Please read my earlier posts,101. There is a difference between the early troubles and those of the last two nights.
I know that there are deep rooted sociological and political issues that underpin all this that are both historical and current. Newspapers like The Guardian will try and look at those reasons and explain the bigger picture.
Sorry Sir John but that's just rubbish.
There are no deep rooted sociological issues, just a bunch of morons who are jumping on the bandwagon of easy theft and the chance to cause mayhem with little chance of being apprehended. The Guardian will try and excuse it by making up pseudo-babble.
Mostly good people live in these areas, all races, they aren't on the streets 'protesting', they are as appalled as the rest of us, yet they 'suffer' the same deprivations that you allude to.
I'm giving my opinion. I won't rubbish your opinion. I live in 'these areas' myself, have done so for all of my 38 years and I know that the majority of people are good people. Of course there are people involved in all this who have seen an opportunity to break the law, to wreak havoc on their own community and to seize an opportunity. But, when the time comes to analyse why this has happened there needs to be more than just a sweeping judgement made that focuses on the violence and a deeper analysis of what is actually going on in these areas. Oh,and I didn't allude to 'deprivations' at all.
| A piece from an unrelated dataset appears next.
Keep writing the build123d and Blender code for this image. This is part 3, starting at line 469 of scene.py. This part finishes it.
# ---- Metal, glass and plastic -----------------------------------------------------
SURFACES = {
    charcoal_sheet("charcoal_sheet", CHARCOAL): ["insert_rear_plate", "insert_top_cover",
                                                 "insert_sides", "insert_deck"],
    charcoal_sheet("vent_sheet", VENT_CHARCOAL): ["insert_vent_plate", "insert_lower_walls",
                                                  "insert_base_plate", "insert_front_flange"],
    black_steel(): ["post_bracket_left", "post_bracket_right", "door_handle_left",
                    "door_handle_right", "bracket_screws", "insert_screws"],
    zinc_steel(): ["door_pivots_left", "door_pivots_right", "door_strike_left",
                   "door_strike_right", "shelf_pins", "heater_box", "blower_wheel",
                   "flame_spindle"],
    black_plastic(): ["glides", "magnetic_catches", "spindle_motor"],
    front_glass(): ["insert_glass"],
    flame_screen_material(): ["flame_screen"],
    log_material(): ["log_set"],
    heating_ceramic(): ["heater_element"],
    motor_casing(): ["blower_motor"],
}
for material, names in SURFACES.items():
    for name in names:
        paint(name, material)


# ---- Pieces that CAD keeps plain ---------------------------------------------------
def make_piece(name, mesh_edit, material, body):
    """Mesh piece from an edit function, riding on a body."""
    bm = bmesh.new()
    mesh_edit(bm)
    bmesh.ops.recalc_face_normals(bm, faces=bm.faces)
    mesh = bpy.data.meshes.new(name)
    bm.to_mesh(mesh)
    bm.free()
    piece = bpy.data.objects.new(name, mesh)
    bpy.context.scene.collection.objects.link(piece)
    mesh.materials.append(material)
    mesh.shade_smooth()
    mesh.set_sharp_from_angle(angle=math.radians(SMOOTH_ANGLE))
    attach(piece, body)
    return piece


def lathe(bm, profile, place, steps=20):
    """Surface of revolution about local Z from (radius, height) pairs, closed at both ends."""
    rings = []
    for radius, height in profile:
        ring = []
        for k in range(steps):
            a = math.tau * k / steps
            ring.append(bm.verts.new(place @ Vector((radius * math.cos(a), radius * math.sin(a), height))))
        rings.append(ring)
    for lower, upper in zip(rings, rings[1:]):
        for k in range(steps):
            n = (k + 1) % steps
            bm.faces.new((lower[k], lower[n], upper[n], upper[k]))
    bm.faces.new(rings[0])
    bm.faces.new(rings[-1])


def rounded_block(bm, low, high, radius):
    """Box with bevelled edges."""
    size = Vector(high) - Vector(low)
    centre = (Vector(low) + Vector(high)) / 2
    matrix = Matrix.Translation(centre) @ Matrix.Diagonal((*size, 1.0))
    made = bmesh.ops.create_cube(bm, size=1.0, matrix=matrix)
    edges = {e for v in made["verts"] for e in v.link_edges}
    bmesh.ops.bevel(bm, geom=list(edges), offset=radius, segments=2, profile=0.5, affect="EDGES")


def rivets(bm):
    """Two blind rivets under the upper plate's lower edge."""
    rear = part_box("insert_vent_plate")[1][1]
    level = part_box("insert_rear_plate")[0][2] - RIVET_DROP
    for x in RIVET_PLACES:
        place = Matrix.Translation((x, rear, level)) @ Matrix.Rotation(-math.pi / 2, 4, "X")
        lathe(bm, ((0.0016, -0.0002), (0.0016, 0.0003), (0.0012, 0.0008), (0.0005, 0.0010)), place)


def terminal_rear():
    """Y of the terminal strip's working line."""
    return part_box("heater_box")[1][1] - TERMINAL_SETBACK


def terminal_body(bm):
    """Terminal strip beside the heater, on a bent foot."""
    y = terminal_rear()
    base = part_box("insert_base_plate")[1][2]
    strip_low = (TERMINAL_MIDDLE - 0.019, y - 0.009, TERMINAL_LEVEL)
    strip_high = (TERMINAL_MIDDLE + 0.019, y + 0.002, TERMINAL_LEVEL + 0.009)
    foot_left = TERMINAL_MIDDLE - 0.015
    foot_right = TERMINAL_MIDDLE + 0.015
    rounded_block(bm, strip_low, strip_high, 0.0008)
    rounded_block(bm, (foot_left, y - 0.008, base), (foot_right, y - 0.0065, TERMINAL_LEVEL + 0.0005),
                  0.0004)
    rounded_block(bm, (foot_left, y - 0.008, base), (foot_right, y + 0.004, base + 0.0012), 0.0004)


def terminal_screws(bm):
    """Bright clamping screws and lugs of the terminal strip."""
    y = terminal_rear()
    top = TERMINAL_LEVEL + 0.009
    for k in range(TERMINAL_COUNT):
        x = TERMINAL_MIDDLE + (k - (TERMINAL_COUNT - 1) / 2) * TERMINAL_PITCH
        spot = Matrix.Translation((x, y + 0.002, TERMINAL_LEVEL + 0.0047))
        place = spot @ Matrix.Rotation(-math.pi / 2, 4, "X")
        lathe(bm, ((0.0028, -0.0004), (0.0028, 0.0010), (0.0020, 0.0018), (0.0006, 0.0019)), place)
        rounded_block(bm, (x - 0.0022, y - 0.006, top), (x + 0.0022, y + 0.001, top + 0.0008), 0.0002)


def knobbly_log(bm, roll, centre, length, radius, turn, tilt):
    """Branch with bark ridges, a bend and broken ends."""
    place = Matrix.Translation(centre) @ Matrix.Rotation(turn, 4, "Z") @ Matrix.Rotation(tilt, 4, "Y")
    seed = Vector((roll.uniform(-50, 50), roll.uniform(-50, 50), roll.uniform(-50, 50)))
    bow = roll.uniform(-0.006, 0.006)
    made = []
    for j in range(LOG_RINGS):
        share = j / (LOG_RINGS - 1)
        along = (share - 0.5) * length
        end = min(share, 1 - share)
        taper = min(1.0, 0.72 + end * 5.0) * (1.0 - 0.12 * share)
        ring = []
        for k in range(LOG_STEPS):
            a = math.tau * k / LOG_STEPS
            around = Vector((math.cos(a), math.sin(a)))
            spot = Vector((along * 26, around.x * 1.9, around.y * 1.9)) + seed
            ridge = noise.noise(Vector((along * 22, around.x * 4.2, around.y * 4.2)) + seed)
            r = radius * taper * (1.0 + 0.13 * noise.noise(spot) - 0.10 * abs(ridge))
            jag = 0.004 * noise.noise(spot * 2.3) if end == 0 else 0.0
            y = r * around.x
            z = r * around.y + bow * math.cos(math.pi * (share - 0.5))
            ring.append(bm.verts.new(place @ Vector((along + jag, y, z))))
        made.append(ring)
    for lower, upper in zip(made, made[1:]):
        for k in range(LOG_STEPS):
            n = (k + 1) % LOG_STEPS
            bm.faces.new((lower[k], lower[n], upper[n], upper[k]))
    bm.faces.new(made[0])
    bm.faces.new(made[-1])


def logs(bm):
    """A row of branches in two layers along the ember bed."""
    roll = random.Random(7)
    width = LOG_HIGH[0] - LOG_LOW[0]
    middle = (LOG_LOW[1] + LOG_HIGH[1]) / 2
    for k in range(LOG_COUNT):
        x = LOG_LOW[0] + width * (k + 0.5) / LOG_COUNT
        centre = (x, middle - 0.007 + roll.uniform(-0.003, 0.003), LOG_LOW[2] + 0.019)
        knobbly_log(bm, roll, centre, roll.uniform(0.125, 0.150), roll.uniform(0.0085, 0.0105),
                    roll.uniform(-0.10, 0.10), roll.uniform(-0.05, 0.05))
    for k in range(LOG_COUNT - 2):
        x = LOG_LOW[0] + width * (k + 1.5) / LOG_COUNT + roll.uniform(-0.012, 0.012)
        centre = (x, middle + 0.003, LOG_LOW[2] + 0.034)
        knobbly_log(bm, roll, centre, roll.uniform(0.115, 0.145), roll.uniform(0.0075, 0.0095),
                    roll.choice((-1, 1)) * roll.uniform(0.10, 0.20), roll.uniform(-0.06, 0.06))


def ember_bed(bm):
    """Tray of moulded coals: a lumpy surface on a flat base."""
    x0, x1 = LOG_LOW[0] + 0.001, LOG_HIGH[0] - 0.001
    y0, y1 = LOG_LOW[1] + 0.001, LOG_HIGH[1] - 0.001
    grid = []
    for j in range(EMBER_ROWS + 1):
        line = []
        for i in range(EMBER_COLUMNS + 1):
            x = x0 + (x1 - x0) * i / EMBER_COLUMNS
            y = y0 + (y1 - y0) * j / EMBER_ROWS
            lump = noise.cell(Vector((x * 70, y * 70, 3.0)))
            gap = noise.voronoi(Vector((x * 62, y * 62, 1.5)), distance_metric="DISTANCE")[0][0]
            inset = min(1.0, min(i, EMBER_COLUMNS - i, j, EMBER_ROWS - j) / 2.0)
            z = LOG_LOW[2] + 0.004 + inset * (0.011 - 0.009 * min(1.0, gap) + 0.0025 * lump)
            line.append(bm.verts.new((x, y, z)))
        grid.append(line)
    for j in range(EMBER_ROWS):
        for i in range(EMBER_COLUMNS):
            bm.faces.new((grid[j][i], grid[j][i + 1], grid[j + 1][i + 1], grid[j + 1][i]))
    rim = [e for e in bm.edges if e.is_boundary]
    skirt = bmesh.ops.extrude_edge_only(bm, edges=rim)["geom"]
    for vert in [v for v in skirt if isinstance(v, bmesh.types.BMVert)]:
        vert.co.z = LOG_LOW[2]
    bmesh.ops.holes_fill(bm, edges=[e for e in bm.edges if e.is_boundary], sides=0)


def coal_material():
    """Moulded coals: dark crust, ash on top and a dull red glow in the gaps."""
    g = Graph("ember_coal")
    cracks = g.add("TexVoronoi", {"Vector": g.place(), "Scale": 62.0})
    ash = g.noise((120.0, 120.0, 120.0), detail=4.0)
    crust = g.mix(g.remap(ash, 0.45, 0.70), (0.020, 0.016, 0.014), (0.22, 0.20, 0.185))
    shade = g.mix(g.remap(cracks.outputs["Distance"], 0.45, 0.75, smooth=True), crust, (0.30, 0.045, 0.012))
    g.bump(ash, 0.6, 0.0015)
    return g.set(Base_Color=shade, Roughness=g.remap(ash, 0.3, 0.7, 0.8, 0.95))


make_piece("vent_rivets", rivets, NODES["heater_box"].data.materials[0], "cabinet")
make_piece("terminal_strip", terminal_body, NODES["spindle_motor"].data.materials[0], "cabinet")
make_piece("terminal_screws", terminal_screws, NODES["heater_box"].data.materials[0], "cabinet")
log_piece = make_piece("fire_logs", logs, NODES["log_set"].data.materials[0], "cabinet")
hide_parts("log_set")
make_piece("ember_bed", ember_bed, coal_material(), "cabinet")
As a sociology student I couldn't disagree with you more WSW, as you suggest they are bandwagon jumpers what about the issues that created that bandwagon and opportunity as well as the society that created them. People aren't just born criminals, they're made and moulded by the world around them.
As for not being born criminals, they are not "made and molded by the world around them", they are made and molded by the people around them.